Specialty Lenses for Photographing Nature - dummies

By Doug Sahlin

Specialty camera lenses give a different look to your nature photographs, and offer cool alternatives to traditional lenses. If you drew outside the lines as a kid, and still like to draw outside the lines, specialty camera lenses may be just what you’re looking for.

Fish-eye lenses

A fisheye lens enables you to capture a huge amount of what’s in front of your camera. Many fish-eye lenses have a 180-degree field of vision. Some fish-eye lenses give you a circular image surrounded by black, while other fish-eye lenses give you the wide view with a frame-filling image.

Fish-eye lenses are not without their quirks.

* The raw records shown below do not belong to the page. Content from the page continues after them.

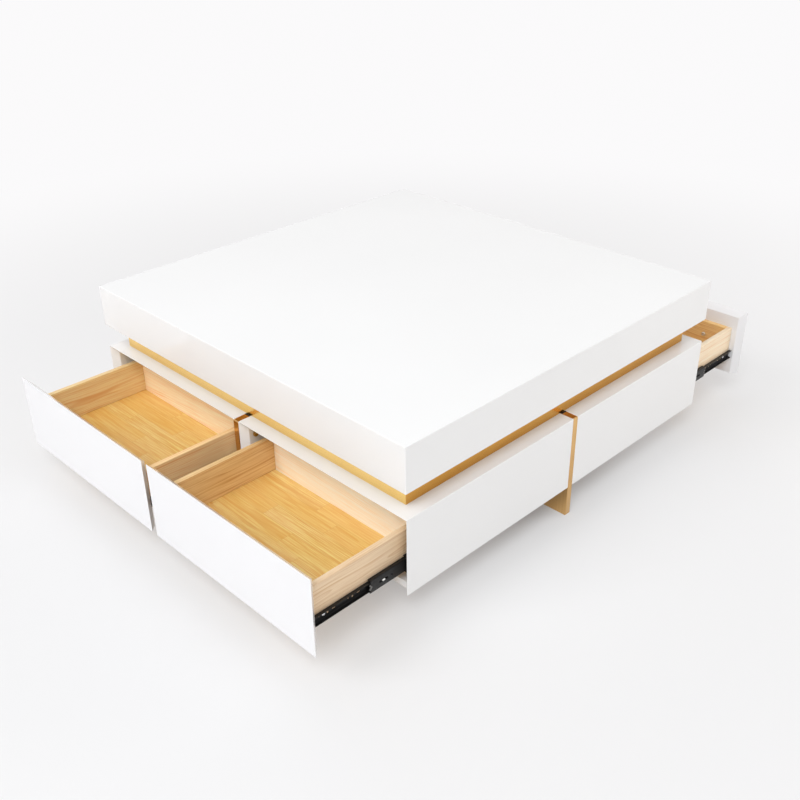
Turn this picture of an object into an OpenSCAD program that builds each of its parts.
// Low square table with drawers. A thick lacquered top stands on a gold neck that is set
// back all round. Under it, four separate cases hang on a cross of two gold boards, whose
// lower edges are the feet. Each case holds one drawer on telescopic runners: two drawers
// open towards -Y and two towards +Y. The drawers are drawn part open.
// +Z is up, and the origin is on the floor under the middle of the table.
// All lengths are in millimetres.

/* [Table top] */
// Width of the top along X
top_w = 1000; // [900:10:1300]
// Depth of the top along Y
top_d = 1000; // [900:10:1300]
// Thickness of the top, from its underside to its upper face
top_h = 98; // [70:1:140]
// Thickness of the mitred boards that make the top and its edges
top_board_t = 15; // [12:1:22]
// Thickness of the sheet that closes the underside of the top
underside_t = 9; // [6:1:15]

/* [Neck] */
// Height of the neck between the cases and the top
neck_h = 56; // [30:1:90]
// How far the gold sheet stands back from the edge of the top
neck_inset = 35; // [25:1:60]
// Thickness of the gold sheet on the neck
band_t = 1.2; // [0.8:0.1:2]
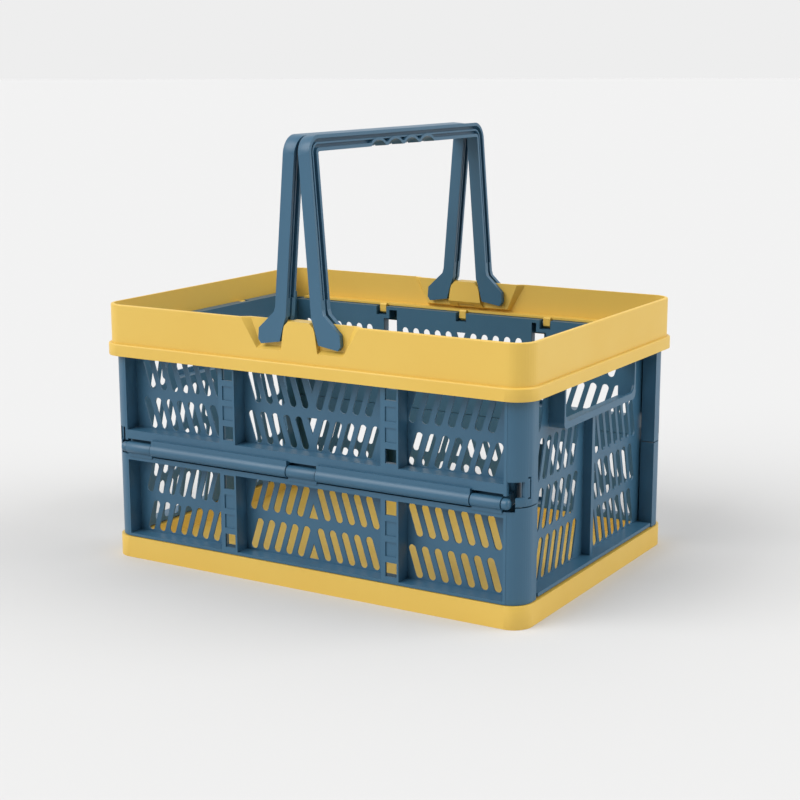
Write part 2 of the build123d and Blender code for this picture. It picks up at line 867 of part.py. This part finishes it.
def right_handle():
    c = -leg_offset
    half = leg_width / 2
    web = leg_web / 2
    flange = leg_flange
    depth = leg_depth
    bail = bail_layer(0, flange, c - half, c + half, web_start)
    bail += bail_layer(depth - flange, depth, c - half, c + half, web_start)
    bail += bail_layer(flange - 0.5, depth - flange + 0.5, c - web, c + web, web_start)
    mid0 = (depth - mid_rib_width) / 2
    mid1 = (depth + mid_rib_width) / 2
    bail += bail_layer(mid0, mid1, c - web - mid_rib, c + web + mid_rib, web_start)
    bail += scallop_lips()
    outer = band_width / 2
    inner = outer - leg_depth
    for side in (-1, 1):
        bail += foot_plate(side, outer - foot_plate_thickness, outer)
        bail += foot_plate(side, inner, inner_width / 2 - seat_depth - foot_gap)
        bail += foot_bridge(side)
        y0 = side * (inner + 1)
        y1 = side * (outer - 1)
        bail += rod_y(handle_pin, min(y0, y1), max(y0, y1), 0, 0)
    bail -= [scallop_disc(k, scallop_radius) for k in range(scallops)]
    return Pos(pivot_x, 0, pivot_z) * Rot(0, -handle_lean, 0) * bail


def foot_plate(side, y0, y1):
    # flares away from the leg on the side that the handle swings to
    inner = -leg_offset - leg_width / 2
    outer = -leg_offset + leg_width / 2
    top = web_start + foot_rise
    outline = [
        (inner, top),
        (inner, web_start + 1.0),
        (inner + 1.7, web_start - 5.0),
        (inner + 4.9, -foot_low + 4.6),
        (foot_side - foot_round, -foot_low),
        (foot_side, -foot_low + foot_round + 0.7),
        (foot_side, 0.5),
        (outer + 1.0, web_start + 3.5),
        (outer, web_start + 8.0),
        (outer, top),
    ]
    plate = plate_xz(outline, y0, y1)
    if side < 0:
        plate = mirror(plate, about=Plane.XZ)
    return plate


def foot_bridge(side):
    # closes the lower end of the leg section just above the rim edge
    outer = side * band_width / 2
    inner = side * (band_width / 2 - leg_depth)
    c = -leg_offset
    web = leg_web / 2 + mid_rib
    top = web_start + foot_bridge_height
    return box(c - web, c + web, min(inner, outer), max(inner, outer), web_start, top)


def scallop_disc(k, radius):
    # finger hollow k under the grip, as a disc across the leg width
    z = handle_height - leg_depth + scallop_depth - scallop_radius
    y = (k - (scallops - 1) / 2) * scallop_pitch
    return Pos(-leg_offset, y, z) * Rot(0, 90, 0) * Cylinder(radius, leg_width)


def scallop_lips():
    bottom = handle_height - leg_depth
    reach = scallops * scallop_pitch
    half = leg_width / 2
    c = -leg_offset
    top = bottom + scallop_depth + scallop_lip
    band = box(c - half, c + half, -reach, reach, bottom, top)
    return [scallop_disc(k, scallop_radius + scallop_lip) & band for k in range(scallops)]


def build():
    parts = {}
    parts["base_tray"] = base_tray()
    parts["rim_frame"] = rim_frame()
    parts["front_lower_panel"] = front_lower_panel()
    parts["front_upper_panel"] = front_upper_panel()
    parts["rear_lower_panel"] = to_rear(parts["front_lower_panel"])
    parts["rear_upper_panel"] = to_rear(parts["front_upper_panel"])
    parts["front_hinge_pin"] = hinge_pin()
    parts["rear_hinge_pin"] = to_rear(parts["front_hinge_pin"])
    parts["right_end_panel"] = right_end_panel()
    parts["left_end_panel"] = to_rear(parts["right_end_panel"])
    parts["right_handle"] = right_handle()
    parts["left_handle"] = to_rear(parts["right_handle"])
    return parts


os.makedirs("parts", exist_ok=True)
for name, part in build().items():
    export_step(part, "parts/" + name + ".step")
    size = part.bounding_box()
    print(name, len(part.solids()), [round(v, 1) for v in (*size.min, *size.max)])
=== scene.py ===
import json
import math

import bmesh
import bpy
from mathutils import Matrix, Vector


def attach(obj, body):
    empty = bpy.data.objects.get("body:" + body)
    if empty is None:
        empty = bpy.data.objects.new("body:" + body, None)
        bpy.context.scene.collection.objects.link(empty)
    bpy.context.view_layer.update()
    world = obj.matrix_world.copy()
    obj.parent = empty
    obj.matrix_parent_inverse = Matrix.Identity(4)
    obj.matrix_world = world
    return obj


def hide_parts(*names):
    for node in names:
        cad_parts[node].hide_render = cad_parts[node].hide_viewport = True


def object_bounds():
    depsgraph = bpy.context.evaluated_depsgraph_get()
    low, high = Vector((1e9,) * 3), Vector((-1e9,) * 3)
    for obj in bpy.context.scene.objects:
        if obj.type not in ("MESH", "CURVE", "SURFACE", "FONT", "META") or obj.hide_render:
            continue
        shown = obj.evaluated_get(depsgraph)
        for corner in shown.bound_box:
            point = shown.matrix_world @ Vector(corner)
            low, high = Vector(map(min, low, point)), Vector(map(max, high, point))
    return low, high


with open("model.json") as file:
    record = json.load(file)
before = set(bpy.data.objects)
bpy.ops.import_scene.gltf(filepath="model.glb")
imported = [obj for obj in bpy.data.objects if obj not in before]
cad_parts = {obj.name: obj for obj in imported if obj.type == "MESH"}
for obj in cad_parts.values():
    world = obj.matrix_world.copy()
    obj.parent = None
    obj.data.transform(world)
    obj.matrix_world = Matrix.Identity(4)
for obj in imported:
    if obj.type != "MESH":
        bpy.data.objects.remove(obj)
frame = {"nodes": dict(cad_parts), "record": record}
cadBox = [list(corner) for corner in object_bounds()]
print("frame loaded:", len(frame["nodes"]), "nodes")

scene = bpy.context.scene
mm = 0.001


# camera: stands in front of the crate's right corner, a little above the raised handles
cameraSettings = {
    "place": (764.9, -1264.7, 451.7),   # mm
    "turn": -30.886,                    # degrees, from looking along +Y
    "tilt": -11.891,
    "roll": -0.092,
    "lens": 74.05,
    "sensor": 36.0,
    "nearest": 0.05,                    # metres
    "furthest": 30.0,
}


def addCamera(settings):
    turn, tilt, roll = (math.radians(settings[k]) for k in ("turn", "tilt", "roll"))
    ahead = Vector((math.sin(turn) * math.cos(tilt), math.cos(turn) * math.cos(tilt), math.sin(tilt)))
    right = ahead.cross(Vector((0, 0, 1))).normalized()
    up = right.cross(ahead)
    turnedRight = right * math.cos(roll) + up * math.sin(roll)
    turnedUp = up * math.cos(roll) - right * math.sin(roll)
    data = bpy.data.cameras.new("studioCamera")
    data.lens = settings["lens"]
    data.sensor_width = settings["sensor"]
    data.clip_start = settings["nearest"]
    data.clip_end = settings["furthest"]
    camera = bpy.data.objects.new("studioCamera", data)
    axes = Matrix((turnedRight, turnedUp, -ahead)).transposed().to_4x4()
    camera.matrix_world = Matrix.Translation(Vector(settings["place"]) * mm) @ axes
    scene.collection.objects.link(camera)
    scene.camera = camera


addCamera(cameraSettings)
print("camera set")


def linear(hexColour):
    # sRGB hex to the linear colour that a shader socket wants
    parts = [int(hexColour[i:i + 2], 16) / 255 for i in (0, 2, 4)]
    return tuple(p / 12.92 if p <= 0.04045 else ((p + 0.055) / 1.055) ** 2.4 for p in parts) + (1.0,)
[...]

Vertical lines at the side of the frame will bend inward, and horizontal lines at the top or bottom of the image will bend as well. If you tilt the lens, you’ll get a curved horizon line. Objects that are close to the camera are also distorted when you use a fish-eye lens.

There are plug-ins available that are used to correct these quirks, but some photographers leave them in for effect. Used with discretion, you can get some very interesting photographs with a fish-eye lens.

Take a walk on the wild side with a fish-eye lens.
Take a walk on the wild side with a fish-eye lens.

Lensbaby lenses

The Lensbaby was invented by Craig Strong, a wedding photographer and photojournalist who wanted to achieve the dreamy look photographers got with Diana or Holga film cameras on digital cameras. A Lensbaby lens has less glass than a traditional lens, and the optic glass is curved to achieve a sweet spot of focus surrounded by blur.

The size aperture you use with the lens determines the size of the sweet spot of focus. To change an aperture on a Lensbaby, you remove an aperture disk with the magnetic aperture disc removal tool and then insert the desired disk. A larger aperture disk (small f-stop number) gives you a small sweet spot, and a smaller aperture (larger f-stop number) gives you a larger sweet spot of focus.

Lensbaby also makes a product called the Composer with Tilt Transformer for Micro 4/3 and Sony NEX cameras. This is two products in one — a Composer for use on these mirrorless cameras, as well as a tilt adapter that accepts Nikon lenses. The Lensbaby is great for landscapes, flowers, and close-up photography with the macro extensions. Prices range from $100 to $250 for Lensbaby lenses, depending on the model.

Lensbaby gives you soft dreamy images with a sweet spot of focus.
Lensbaby gives you soft dreamy images with a sweet spot of focus.

The easiest Lensbaby lenses to use are the Composer and the Scout. The Composer ships with the Double Optic, and the Scout ships with the Fisheye Optic. The other optics can be used in both lenses. The Composer has a ball joint between the lens mount and the optic, and a focusing ring. You focus the lens by turning the focus barrel.

After the lens is in focus, you move the outer portion of the lens left, right, up, or down to move the sweet spot of focus. The Scout does not have the capability to move the sweet spot. You achieve focus by turning the focus barrel.